I note that you state in the comment in the beginning that the period is 6.79 Ang, but yet you set lz=6.7. This might be enough to cause problems, esp. with InitialDensityType.EquivalentBulk, so I suggest you check the geometry in this respect.

However, I think my advise to try InitialDensityType.NeutralAtom is not a good idea, since the system is clearly homogeneous (and properly set up as such as well).

Another subtle thing is the ordering of the coordinates. I note that your atoms come almost in random order. This has been known to cause problem, so you should reorder them in increasing Z coordinate. After that, take care to get the equivalent atoms right again!

[jjhskang]

Hi!

I recalculated with the coorect Lz, which does not solve the problem. In addition, I want to mention that I had checked if the molecular configuration was OK by reading into VNL the vnl file containing the molecular geometry of the two probe system. There's nothing wrong there too!
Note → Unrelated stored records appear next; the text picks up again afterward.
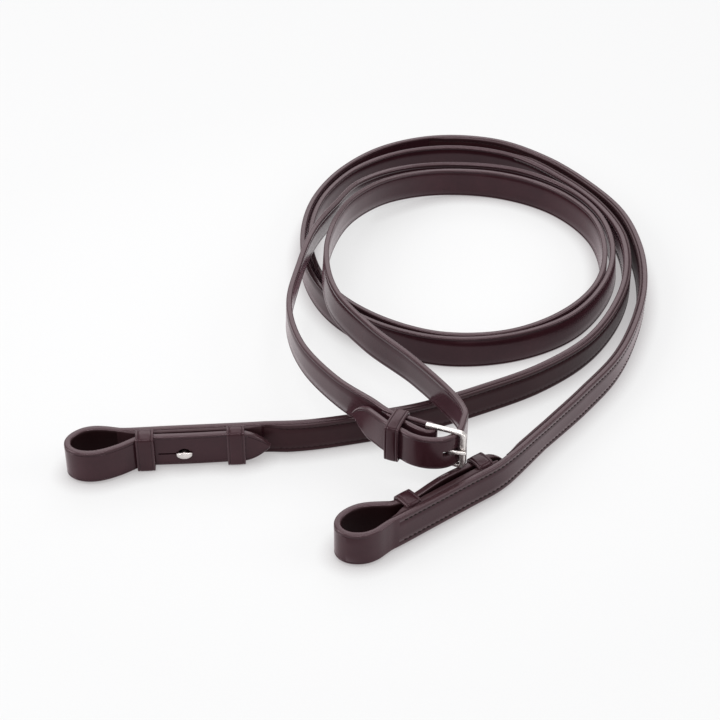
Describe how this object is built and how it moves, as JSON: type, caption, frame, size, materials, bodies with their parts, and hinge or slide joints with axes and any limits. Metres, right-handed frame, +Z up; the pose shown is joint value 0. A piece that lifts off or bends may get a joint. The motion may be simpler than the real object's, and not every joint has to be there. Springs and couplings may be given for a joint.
{
  "type": "leather reins",
  "caption": "Leather riding reins in a loose coil, each strap ending in a looped hook-stud bit end, the two joined by a centre buckle.",
  "frame": {"origin": "under the middle of the coiled reins, on the surface they rest on", "axes": "+Z up from the surface; +Y from the bit ends and centre buckle towards the closed end of the coil; +X towards the side the coil bulges to"},
  "size_m": [0.3463, 0.4208, 0.0487],
  "materials": {
    "bridle_leather": "satin",
    "lining_leather": "matte",
    "plated_metal": "polished"
  },
  "bodies": {
    "reins": {"rein_strap_left": "bridle_leather", "rein_strap_right": "bridle_leather", "grip_lining_left": "lining_leather", "grip_lining_right": "lining_leather", "stay_left": "lining_leather", "stay_right": "lining_leather", "bit_billet_left": "bridle_leather", "bit_billet_right": "bridle_leather", "front_keeper_left": "bridle_leather", "front_keeper_right": "bridle_leather", "rear_keeper_left": "bridle_leather", "rear_keeper_right": "bridle_leather", "hook_stud_left": "plated_metal", "hook_stud_right": "plated_metal", "stud_base_plate_left": "plated_metal", "stud_base_plate_right": "plated_metal", "buckle_chape": "bridle_leather", "buckle_keeper": "bridle_leather", "centre_billet": "bridle_leather"},
    "buckle_frame": {"buckle_frame": "plated_metal"},
    "buckle_tongue": {"buckle_tongue": "plated_metal"}
  },
  "joints": [
    {"name": "frame_swing", "type": "hinge", "parent": "reins", "child": "buckle_frame", "pos_m": [0.0274, -0.1505, 0.0357], "axis": [0, 0, -1], "range_deg": [-2, 2]},
    {"name": "tongue_swing", "type": "hinge", "parent": "buckle_frame", "child": "buckle_tongue", "pos_m": [0.0274, -0.1505, 0.0357], "axis": [0, 0, -1], "range_deg": [0, 1.5]}
  ]
}
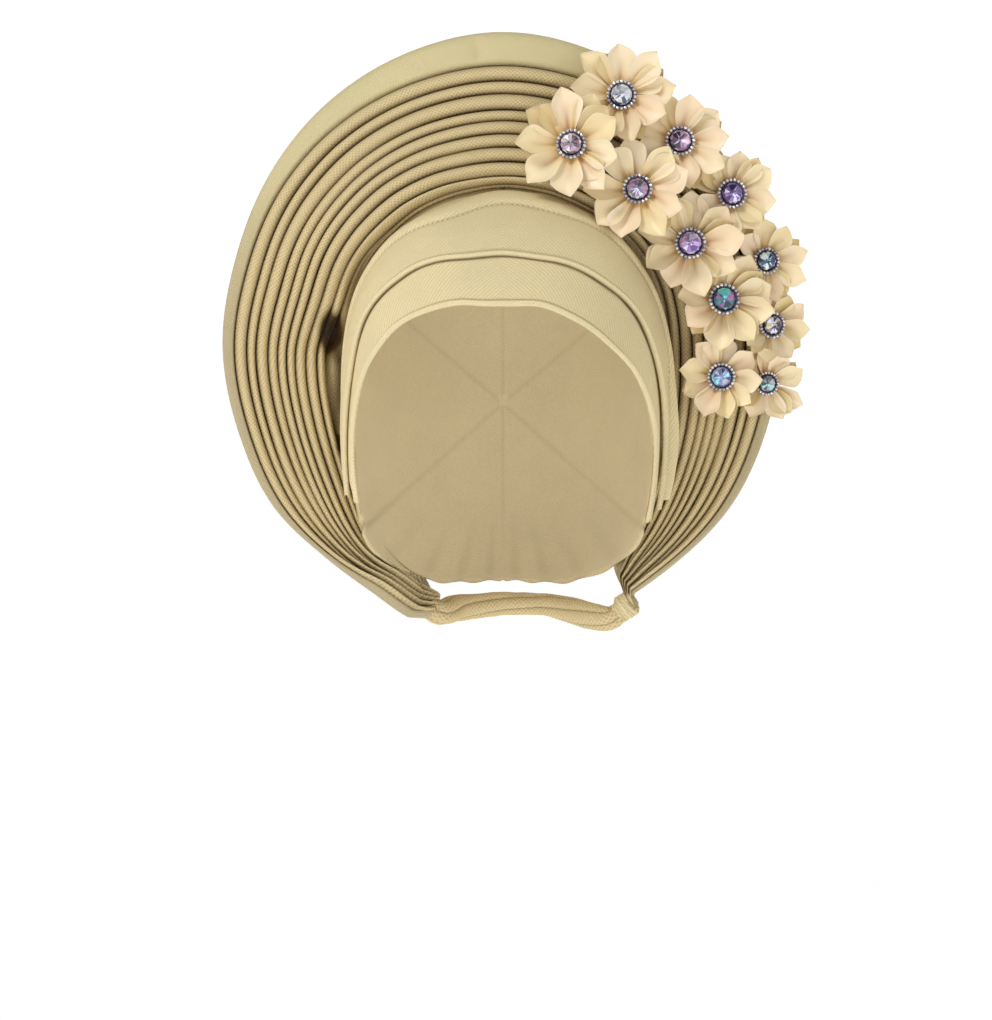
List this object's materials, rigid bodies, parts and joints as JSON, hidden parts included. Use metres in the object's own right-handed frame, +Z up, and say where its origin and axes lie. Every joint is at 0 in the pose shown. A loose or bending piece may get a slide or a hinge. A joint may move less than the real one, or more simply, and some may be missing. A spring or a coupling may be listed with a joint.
{
  "type": "gele head tie",
  "caption": "Tied gele head tie: a fitted cap with smooth brow and crown bands inside a broad pleated fan, a spray of ribbon flowers with jewelled centres, a side knot and a nape roll.",
  "frame": {"origin": "middle of the head hollow at eye level, where the tie sits on the head", "axes": "+Z up, the wearer faces -Y, +X to the wearer's left, where the flowers are"},
  "size_m": [0.2686, 0.1854, 0.2725],
  "materials": {
    "pleated_cloth": "matte gold-beige woven cloth",
    "band_cloth": "matte pale gold twill",
    "petal_satin": "satin ribbon, cream to peach",
    "setting_metal": "plated, set with small clear stones",
    "stone_01": "foil-backed cut glass, clear with a blue-grey glint",
    "stone_02": "foil-backed cut glass, pink-grey",
    "stone_03": "foil-backed cut glass, mauve with dark grey",
    "stone_04": "foil-backed cut glass, purple-pink with bright white",
    "stone_05": "foil-backed cut glass, violet with white glints",
    "stone_06": "foil-backed cut glass, lilac",
    "stone_07": "foil-backed cut glass, navy with white-green glints",
    "stone_08": "foil-backed cut glass, teal with purple",
    "stone_09": "foil-backed cut glass, grey with pale yellow and lilac",
    "stone_10": "foil-backed cut glass, blue-violet with aqua",
    "stone_11": "foil-backed cut glass, dark with aqua and pink"
  },
  "bodies": {
    "root": {"cap_crown": "pleated_cloth", "brow_band": "band_cloth", "crown_band": "band_cloth", "pleated_fan": "pleated_cloth", "nape_roll": "pleated_cloth", "side_knot": "band_cloth", "flower_01": "petal_satin", "flower_02": "petal_satin", "flower_03": "petal_satin", "flower_04": "petal_satin", "flower_05": "petal_satin", "flower_06": "petal_satin", "flower_07": "petal_satin", "flower_08": "petal_satin", "flower_09": "petal_satin", "flower_10": "petal_satin", "flower_11": "petal_satin", "setting_01": "setting_metal", "setting_02": "setting_metal", "setting_03": "setting_metal", "setting_04": "setting_metal", "setting_05": "setting_metal", "setting_06": "setting_metal", "setting_07": "setting_metal", "setting_08": "setting_metal", "setting_09": "setting_metal", "setting_10": "setting_metal", "setting_11": "setting_metal", "stone_01": "stone_01", "stone_02": "stone_02", "stone_03": "stone_03", "stone_04": "stone_04", "stone_05": "stone_05", "stone_06": "stone_06", "stone_07": "stone_07", "stone_08": "stone_08", "stone_09": "stone_09", "stone_10": "stone_10", "stone_11": "stone_11"}
  },
  "joints": []
}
In short, no prescription solves the problem up to now.

[zh]

Unfortunately, VNL can not ensure the correctness the geometry structure of the configuration that is read. That is to say, VNL does not check whether the atoms are overlapped or the geometry structure is reasonable for what you want to study.  You may do the following to check the geometry structure:
i) convert the configuration of your two-probe system into a equivalent bulk configuration;
ii)use nlPrint() to print out the coordinates of atoms in this equivalent bulk configuration;
iii) collect the obtained atomic  coordinates in the 2nd step and write them into a file with XYZ format;
iv) use Molden to visualize this XYZ file. If some atoms are overlapped or too close to each other, a warning will be printed on the screen.

[zh]

I carefully checked the geometry structure of the two-probe system defined in your script file. I have the following comments:
i). Since your perfect Au nanowire is constructed from the <111> direction of fcc Au, the nearest neighbor (NN) distance of each atom in a same atomic plane (i.e., the cross plane of Au<111> nanowire) should be same. However, this is not observed in your case.  
ii). Along the <111> direction of fcc Au, the stacking sequence of atoms looks like ABCABC..... So, to reduce the required computing resource and time, it is reasonable that only 3 atomic layers are included in the electrodes.  In your case, there are 6 atomic layers and this will require more computing resource.
iii). More seriously, the z-coordinates of atoms in the first atomic layer (e.g.(   8.89000,    3.92900,    0.74400)*Angstrom,) in the electrode is not shifted to be zero. The other important issue is that the nanowire is not perfectly parallel to the z direction. To confirm this point, you may search "0.74400" in your script file. As mentioned in the 2nd comment, there are 6 atomic layers in the electrode and this means the atomic layers in electrodes are 'ABCABC', so, if you search "0.74400", you should find more than two "0.74400"s  in your script file, i.e., two "0.74400" belong to the atoms in the electrode and others are the z-coordinates of atoms in the center region.

The issues in the 3rd comment are the reasons  why you met the charge converging to zero.  So, you should construct a reasonable geometry structure of two-probe system.  I constructed one and it is well converged although the SZ basis set was used.